DATASET CONTENT:
○ ○ ○ ○ ○ ○ ○

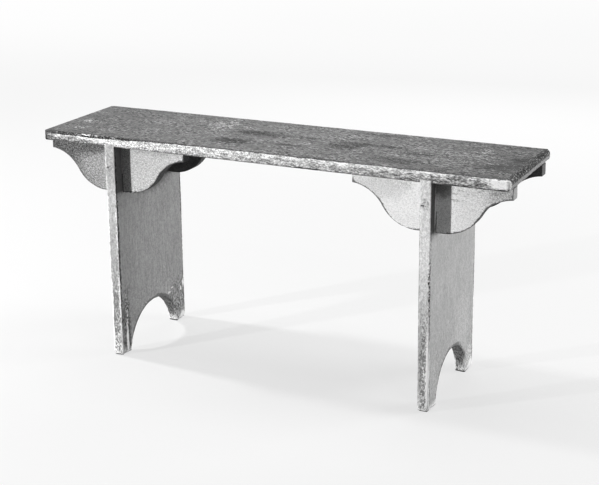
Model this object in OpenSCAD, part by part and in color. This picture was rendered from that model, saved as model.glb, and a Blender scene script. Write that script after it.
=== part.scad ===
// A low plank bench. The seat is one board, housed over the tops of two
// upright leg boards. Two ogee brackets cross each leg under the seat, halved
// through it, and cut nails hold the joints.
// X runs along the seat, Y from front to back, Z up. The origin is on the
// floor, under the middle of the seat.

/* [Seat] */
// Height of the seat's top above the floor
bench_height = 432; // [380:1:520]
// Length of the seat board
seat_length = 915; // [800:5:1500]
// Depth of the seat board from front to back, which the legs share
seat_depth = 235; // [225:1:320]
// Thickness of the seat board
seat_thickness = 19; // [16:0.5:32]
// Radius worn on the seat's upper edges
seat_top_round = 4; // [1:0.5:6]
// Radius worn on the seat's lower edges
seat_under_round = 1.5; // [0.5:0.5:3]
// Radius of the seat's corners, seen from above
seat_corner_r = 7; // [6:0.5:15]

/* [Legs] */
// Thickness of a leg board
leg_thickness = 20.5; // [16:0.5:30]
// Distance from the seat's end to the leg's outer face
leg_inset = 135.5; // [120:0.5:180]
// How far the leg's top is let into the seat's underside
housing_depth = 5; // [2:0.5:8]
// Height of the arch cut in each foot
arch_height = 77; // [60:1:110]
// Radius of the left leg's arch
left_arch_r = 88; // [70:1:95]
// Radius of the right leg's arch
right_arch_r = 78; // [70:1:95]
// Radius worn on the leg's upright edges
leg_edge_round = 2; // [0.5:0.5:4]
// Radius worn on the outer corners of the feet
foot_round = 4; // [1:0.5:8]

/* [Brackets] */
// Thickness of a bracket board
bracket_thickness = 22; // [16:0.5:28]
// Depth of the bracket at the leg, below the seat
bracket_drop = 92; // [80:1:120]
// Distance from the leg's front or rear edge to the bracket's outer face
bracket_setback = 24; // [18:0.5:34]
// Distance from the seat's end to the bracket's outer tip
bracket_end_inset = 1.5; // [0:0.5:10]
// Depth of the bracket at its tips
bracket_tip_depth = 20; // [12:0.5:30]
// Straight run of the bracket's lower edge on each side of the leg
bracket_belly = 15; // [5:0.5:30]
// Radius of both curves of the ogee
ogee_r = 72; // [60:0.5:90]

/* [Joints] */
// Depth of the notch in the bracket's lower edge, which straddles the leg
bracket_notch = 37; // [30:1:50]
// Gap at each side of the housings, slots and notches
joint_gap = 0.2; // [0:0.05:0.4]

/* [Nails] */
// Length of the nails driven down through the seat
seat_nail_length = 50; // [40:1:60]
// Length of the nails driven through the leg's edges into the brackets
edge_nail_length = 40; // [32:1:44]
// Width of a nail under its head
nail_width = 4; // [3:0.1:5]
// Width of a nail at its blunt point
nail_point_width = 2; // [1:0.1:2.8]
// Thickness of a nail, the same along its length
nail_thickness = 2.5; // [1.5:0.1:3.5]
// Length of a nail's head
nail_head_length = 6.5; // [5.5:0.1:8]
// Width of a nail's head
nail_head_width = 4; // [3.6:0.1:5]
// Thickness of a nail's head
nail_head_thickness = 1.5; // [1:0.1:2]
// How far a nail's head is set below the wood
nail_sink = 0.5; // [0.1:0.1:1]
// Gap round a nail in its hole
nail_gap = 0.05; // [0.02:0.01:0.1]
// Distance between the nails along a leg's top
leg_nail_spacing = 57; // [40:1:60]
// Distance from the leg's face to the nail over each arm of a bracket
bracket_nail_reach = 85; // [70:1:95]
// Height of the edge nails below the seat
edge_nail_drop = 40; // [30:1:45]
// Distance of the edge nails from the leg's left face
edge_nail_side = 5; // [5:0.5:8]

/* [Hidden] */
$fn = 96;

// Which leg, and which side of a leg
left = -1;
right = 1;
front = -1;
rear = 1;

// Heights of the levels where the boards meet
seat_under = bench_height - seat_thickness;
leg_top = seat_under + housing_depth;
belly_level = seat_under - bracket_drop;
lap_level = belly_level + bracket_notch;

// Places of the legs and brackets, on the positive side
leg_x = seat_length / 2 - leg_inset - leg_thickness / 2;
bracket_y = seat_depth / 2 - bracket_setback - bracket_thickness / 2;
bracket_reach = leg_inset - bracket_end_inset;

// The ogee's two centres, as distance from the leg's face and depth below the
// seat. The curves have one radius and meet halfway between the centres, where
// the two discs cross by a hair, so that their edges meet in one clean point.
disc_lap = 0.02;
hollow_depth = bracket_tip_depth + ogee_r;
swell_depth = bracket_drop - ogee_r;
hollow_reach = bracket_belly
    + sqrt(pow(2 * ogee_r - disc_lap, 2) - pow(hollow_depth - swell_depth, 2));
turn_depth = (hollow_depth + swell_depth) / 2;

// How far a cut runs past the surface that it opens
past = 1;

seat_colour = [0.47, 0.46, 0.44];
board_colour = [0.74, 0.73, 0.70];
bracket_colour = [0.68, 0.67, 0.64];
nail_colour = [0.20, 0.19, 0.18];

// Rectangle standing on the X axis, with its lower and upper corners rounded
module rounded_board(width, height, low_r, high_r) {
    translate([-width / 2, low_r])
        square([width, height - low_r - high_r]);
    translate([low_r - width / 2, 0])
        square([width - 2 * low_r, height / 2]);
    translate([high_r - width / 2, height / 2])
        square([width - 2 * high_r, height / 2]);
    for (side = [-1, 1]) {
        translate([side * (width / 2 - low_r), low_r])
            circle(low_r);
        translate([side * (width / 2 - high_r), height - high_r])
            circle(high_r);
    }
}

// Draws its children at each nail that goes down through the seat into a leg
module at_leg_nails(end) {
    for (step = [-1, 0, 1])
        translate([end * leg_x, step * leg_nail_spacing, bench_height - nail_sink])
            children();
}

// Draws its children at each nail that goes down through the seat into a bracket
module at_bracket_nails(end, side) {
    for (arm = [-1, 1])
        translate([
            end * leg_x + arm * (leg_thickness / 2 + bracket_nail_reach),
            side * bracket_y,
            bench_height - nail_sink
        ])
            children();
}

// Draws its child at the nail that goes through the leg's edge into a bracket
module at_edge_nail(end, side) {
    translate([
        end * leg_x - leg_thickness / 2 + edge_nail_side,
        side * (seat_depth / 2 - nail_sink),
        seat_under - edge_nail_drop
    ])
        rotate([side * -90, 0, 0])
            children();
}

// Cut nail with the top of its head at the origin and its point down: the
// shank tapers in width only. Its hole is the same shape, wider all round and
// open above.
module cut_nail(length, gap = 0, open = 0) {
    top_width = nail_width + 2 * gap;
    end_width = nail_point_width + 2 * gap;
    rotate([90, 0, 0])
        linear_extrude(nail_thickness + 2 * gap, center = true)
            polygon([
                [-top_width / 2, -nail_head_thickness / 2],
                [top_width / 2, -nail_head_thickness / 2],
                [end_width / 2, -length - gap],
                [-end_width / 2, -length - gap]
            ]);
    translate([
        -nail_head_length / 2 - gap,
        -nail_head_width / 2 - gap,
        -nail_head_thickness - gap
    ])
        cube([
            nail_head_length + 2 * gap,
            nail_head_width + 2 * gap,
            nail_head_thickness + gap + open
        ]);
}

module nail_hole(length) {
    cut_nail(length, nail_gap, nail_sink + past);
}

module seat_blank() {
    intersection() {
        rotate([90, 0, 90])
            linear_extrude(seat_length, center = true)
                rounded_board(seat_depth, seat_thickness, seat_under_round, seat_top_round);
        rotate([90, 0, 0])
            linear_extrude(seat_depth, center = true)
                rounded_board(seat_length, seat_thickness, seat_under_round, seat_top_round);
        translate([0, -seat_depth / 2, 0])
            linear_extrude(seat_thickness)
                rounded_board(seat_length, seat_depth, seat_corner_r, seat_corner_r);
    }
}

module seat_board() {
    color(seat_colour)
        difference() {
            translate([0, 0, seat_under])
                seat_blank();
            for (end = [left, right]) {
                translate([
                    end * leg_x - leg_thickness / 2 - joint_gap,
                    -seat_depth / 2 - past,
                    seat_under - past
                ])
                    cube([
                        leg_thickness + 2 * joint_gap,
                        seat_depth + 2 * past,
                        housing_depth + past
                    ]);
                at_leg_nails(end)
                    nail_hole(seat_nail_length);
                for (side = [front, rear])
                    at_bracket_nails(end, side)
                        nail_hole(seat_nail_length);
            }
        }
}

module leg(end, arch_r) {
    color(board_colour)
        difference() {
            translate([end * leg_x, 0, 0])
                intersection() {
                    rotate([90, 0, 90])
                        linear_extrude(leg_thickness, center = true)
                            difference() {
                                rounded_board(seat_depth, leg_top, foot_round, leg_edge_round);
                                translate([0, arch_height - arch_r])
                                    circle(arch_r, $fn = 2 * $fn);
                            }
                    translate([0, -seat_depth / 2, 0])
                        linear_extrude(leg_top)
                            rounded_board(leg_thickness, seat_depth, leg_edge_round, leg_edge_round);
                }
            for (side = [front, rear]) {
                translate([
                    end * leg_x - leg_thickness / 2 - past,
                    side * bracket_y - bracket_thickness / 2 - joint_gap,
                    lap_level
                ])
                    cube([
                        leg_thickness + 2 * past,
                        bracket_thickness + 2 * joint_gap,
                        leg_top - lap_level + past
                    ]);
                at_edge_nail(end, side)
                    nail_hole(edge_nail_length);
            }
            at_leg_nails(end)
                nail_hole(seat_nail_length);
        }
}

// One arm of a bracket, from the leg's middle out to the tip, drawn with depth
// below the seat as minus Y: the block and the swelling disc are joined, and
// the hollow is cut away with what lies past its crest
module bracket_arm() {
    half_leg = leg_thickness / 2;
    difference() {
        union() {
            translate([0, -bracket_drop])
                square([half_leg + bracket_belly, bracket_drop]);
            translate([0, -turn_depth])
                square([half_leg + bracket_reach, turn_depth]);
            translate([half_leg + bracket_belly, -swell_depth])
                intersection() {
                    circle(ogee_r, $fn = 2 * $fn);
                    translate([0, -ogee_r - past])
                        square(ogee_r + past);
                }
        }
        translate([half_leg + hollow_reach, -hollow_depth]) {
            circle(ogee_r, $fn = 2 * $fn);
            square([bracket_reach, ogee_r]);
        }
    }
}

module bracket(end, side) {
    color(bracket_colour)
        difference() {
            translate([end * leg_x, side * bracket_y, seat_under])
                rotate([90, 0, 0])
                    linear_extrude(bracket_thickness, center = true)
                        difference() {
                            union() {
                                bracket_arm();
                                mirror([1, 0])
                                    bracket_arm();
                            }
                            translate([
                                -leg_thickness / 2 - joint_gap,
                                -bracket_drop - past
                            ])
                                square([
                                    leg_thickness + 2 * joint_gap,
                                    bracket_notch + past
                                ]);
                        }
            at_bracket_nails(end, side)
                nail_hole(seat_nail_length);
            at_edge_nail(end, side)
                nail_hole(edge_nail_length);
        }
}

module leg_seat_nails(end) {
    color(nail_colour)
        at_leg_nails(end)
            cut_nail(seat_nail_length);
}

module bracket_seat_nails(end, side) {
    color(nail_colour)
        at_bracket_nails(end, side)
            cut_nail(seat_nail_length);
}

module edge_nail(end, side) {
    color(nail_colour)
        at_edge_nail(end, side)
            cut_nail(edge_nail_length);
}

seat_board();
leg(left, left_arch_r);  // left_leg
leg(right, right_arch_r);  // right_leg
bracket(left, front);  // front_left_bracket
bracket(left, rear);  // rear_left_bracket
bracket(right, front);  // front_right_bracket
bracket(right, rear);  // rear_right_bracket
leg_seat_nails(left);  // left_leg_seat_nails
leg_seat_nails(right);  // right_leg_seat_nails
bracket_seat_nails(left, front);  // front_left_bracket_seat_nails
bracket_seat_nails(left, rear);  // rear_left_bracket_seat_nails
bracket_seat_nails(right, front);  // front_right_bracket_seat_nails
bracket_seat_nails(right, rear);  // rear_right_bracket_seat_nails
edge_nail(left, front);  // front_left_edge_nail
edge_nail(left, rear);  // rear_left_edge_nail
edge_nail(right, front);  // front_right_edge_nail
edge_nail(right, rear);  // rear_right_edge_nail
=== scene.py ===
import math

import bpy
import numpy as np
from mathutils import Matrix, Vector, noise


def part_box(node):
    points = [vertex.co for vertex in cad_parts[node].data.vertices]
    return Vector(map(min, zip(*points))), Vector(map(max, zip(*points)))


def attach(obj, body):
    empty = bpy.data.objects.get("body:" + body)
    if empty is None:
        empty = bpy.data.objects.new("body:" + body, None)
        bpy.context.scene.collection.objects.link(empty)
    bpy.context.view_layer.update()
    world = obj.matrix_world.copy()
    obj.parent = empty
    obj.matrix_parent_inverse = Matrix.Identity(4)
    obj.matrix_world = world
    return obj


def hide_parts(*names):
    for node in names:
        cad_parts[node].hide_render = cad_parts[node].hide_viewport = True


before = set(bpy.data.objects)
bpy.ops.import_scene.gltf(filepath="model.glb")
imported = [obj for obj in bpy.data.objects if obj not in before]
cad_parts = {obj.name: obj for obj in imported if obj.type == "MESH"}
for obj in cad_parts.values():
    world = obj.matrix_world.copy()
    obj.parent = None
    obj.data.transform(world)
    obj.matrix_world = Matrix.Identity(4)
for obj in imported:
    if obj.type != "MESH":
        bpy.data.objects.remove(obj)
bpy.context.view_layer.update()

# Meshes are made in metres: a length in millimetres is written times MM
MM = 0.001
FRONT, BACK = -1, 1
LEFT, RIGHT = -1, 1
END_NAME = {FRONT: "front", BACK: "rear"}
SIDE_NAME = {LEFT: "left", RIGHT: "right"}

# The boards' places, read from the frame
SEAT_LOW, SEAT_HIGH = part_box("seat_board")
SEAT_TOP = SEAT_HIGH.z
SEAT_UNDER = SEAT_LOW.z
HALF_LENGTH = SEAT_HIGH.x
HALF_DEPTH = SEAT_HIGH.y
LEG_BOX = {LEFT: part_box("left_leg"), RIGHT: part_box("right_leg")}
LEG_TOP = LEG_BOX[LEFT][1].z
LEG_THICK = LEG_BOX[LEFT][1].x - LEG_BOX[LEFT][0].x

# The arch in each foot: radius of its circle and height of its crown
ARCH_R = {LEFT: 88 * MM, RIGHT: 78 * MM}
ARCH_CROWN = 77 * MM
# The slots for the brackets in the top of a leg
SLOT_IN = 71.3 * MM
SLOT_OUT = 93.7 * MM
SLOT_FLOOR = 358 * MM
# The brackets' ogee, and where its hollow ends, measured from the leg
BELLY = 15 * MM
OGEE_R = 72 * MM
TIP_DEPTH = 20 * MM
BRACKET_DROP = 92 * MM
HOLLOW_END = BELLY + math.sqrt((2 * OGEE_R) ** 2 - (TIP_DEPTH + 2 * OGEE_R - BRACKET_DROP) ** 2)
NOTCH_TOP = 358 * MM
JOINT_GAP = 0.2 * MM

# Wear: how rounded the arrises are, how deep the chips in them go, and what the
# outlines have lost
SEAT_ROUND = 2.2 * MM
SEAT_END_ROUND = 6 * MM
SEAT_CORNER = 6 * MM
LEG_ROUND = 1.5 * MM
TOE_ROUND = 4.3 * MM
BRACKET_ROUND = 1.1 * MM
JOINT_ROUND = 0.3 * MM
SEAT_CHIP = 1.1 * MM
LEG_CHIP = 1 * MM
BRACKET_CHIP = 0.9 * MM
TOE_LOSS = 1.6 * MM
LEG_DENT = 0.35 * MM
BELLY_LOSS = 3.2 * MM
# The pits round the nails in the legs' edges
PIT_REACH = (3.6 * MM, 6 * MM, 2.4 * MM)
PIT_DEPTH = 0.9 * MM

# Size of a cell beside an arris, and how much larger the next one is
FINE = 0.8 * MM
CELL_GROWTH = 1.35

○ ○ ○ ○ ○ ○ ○

TASK DESCRIPTION:
Write out exactly, please, the lines beginning at the start of the material and ending with the line that holds "of the seat.", both included.

FINISHED TASK:
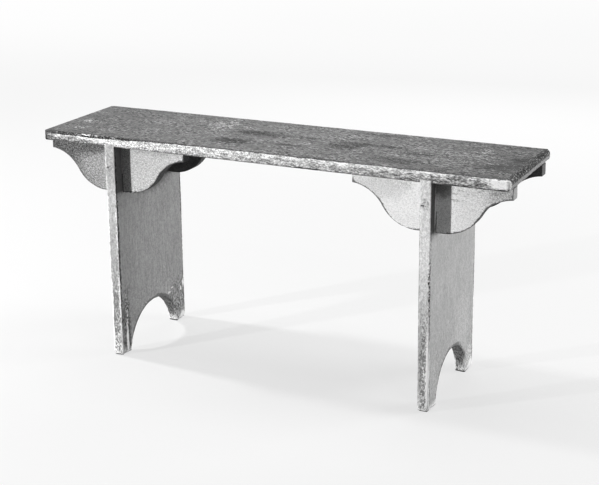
Model this object in OpenSCAD, part by part and in color. This picture was rendered from that model, saved as model.glb, and a Blender scene script. Write that script after it.
=== part.scad ===
// A low plank bench. The seat is one board, housed over the tops of two
// upright leg boards. Two ogee brackets cross each leg under the seat, halved
// through it, and cut nails hold the joints.
// X runs along the seat, Y from front to back, Z up. The origin is on the
// floor, under the middle of the seat.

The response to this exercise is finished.